Peter Jerovschek vom Konsumentenschutz der steirischen Arbeiterkammer ärgert besonders, dass die Anbieter vorgeben, dass ein Ausstieg aus den „ausgestoppten“ Produkten erst nach zehn Jahren möglich sei: „Wir haben schon einen Fall durchgekämpft – das Ergebnis: analog zur Lebensversicherung muss ein Ausstieg jährlich möglich sein.“ Allerdings wurde der Fall nicht als Präzedenzfall anerkannt – „darum werden wir auch weitere Ausstiegswillige bei eventuellen Verfahren unterstützen“, sagt der Konsumentenschützer.

Bis zu 45% Kürzungen bei den Privatpensionen – „jedes Sparbuch hätte bessere Erträge erbracht“.
Angesichts dieser nicht gerade reputationsförderlichen Situation versucht die Branche nun offenbar das zweite Standbein privater Vorsorge – die betriebliche Pensionsversicherung – stärker zu pushen. „39% würde gern mehr für die eigene und familiäre Vorsorge tun, glauben aber, dass es nicht leistbar ist“, bedauert etwa Steiermärkische-Vorstandsvorsitzender Gerhard Fabisch. „Hier besteht auf jeden Fall Aufklärungsbedarf dahingehend, dass die Altersvorsorge vergleichsweise günstig ist. Wichtig ist dabei, dass man rechtzeitig damit beginnt.“ Dabei müsse man nur mit dem Dienstgeber sprechen und einen Rahmenvertrag mit der Versicherung abschließen, sodass ein Teil des Gehaltes gleich direkt an den Versicherer transferiert wird. Bei einer Prämie bis zu 25,-- Euro monatlich erspart man sich dabei bis zum halben Betrag an Lohnsteuer, Besserverdiener haben natürlich den größeren Vorteil.

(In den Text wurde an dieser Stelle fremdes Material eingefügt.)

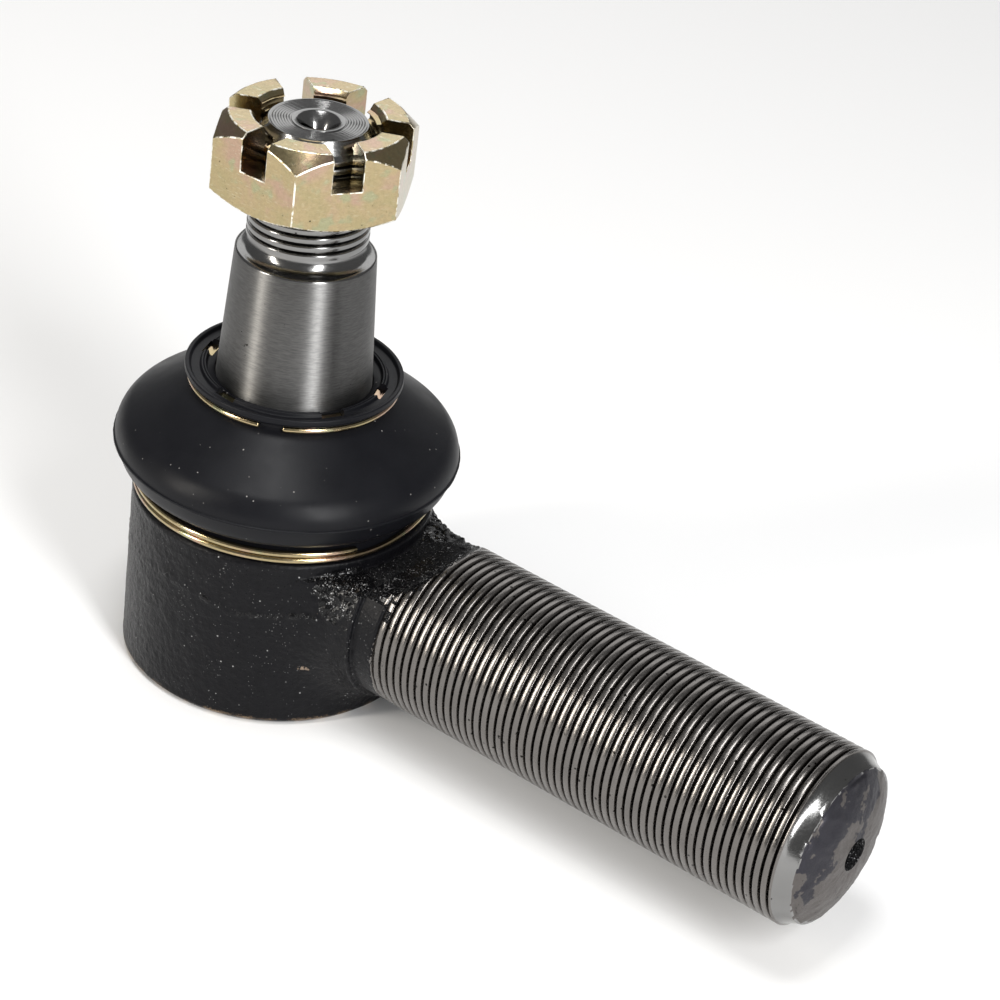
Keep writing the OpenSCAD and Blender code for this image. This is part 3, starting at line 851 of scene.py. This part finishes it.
def make_stud():
    """Ball stud: ball, neck, ground taper, polished cove, thread and turned end face."""
    ball_r, ball_cut, neck, cove_r = 15, 11, 8.4, 9.0
    ball_flat = socket_z - ball_cut
    low = -math.asin(ball_cut / ball_r)
    high = math.acos(neck / ball_r)
    turns = [low + (high - low) * k / 24 for k in range(25)]
    ball = [(ball_r * math.cos(a), socket_z + ball_r * math.sin(a)) for a in turns]
    flare = [(neck, 39), (8.6, 40.5), (9.1, 42.3), (10, 44), (12.2, 45.4), (13.2, 46.3)]
    heights = (taper_from, 50, 55, 60, 65, 70, 74, taper_top - 0.4, taper_top - 0.15)
    taper = [(taper_r(z), z) for z in heights]
    cove_top, cove_height = stud_thread_from - 0.4, 2.3
    cove_rim_r = taper_top_r - 0.4
    turns = [math.pi / 2 * k / 12 for k in range(13)]
    cove = [
        (cove_rim_r - (cove_rim_r - cove_r) * math.sin(a), cove_top - cove_height * math.cos(a))
        for a in turns
    ]
    # turning marks on the end face
    rings = []
    ring_gap, ring_from, tip_r = 0.44, 4.6, 8.0
    ring_z = stud_top - 0.14
    r = tip_r - 0.25
    while r > ring_from:
        rings += [(r, stud_top - 0.03), (r - 0.16, ring_z), (r - 0.26, ring_z)]
        r -= ring_gap
    hole_r, drill_r = 3.45, 1.7
    piece = threaded_solid(
        "ball_stud_turned",
        stud_thread,
        stud_thread_from,
        stud_thread_to,
        128,
        [
            (0, ball_flat + 4.8), (drill_r - 0.1, ball_flat + 4.8), (drill_r, ball_flat + 3.2),
            (3.4, ball_flat + 0.1), (3.6, ball_flat), *ball, *flare, *taper,
            (taper_top_r - 0.13, taper_top + 0.02), *cove, (cove_r, stud_thread_from - 0.2),
        ],
        [
            (9.25, stud_thread_to + 0.6), (9.15, stud_thread_to + 0.75), (8.12, stud_top - 0.32),
            (8.02, stud_top - 0.1), (tip_r, stud_top - 0.02), *rings, (ring_from - 0.3, stud_top),
            (hole_r + 0.25, stud_top), (hole_r, stud_top - 0.12), (drill_r + 0.1, stud_top - 3.0),
            (drill_r, stud_top - 3.2), (drill_r, stud_top - 4.6), (0, stud_top - 4.8),
        ],
        fade=(0.9, 0.8),
    )
    # the cotter hole lines up with a pair of the nut's slots
    cotter_r, reach = 2, 14
    cotter_at = Vector((0, 0, nut_top - 4.1)) * MM
    profile = [(0, -reach, 0), (cotter_r, -reach, 0), (cotter_r, reach, 0), (0, reach, 0)]
    drill = lathe("drill", profile, 32)
    upright = Matrix.Translation(cotter_at) @ Matrix.Rotation(math.radians(30), 4, "Z")
    drill.matrix_world = upright @ Matrix.Rotation(math.pi / 2, 4, "Y")
    carve(piece, drill)
    coat(piece, stud_metal, taper_metal)
    on_taper = [taper_from - 1 < p.center.z / MM < taper_top - 0.1 for p in piece.data.polygons]
    piece.data.polygons.foreach_set("material_index", on_taper)
    return crisp(piece, 40)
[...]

Der Auftraggeber der Studie, die S-Versicherung der Sparkassen, ist ebenso wie die Erste Bank Aktionär der VBV-Vorsorgekassen AG, diese wiederum die größte überbetriebliche private Pensionskasse. Die bei ihr (wie beiden anderen privaten Kassen) Versicherten sind nach Berechnungen des Schutzverbandes der Pensionskassenberechtigten von Pensionskürzungen bis zu 45% betroffen, weil die Performance der Anlagen krisenbedingt, aber offenbar auch durch schlechtes Management und kräftige Spesenabzüge, im Keller blieb; die Zinsen betrugen zwischen 2000 und 2008 durchschnittlich 1,4% jährlich. „Jedes Sparbuch hätte bessere Erträge erbracht“, sagt der Präsident der oberösterreichischen Arbeiterkammer, Johann Kalliauer, der unter anderem fordert, dass privat Pensionsversicherte ihr Guthaben in das ASVG-System transferieren können. Dieses ist zumindest nicht von volatilen Aktienkursen abhängig und hat wesentlich geringere Verwaltungskosten als die privaten Versicherer (ca. 2% gegenüber 4,95%).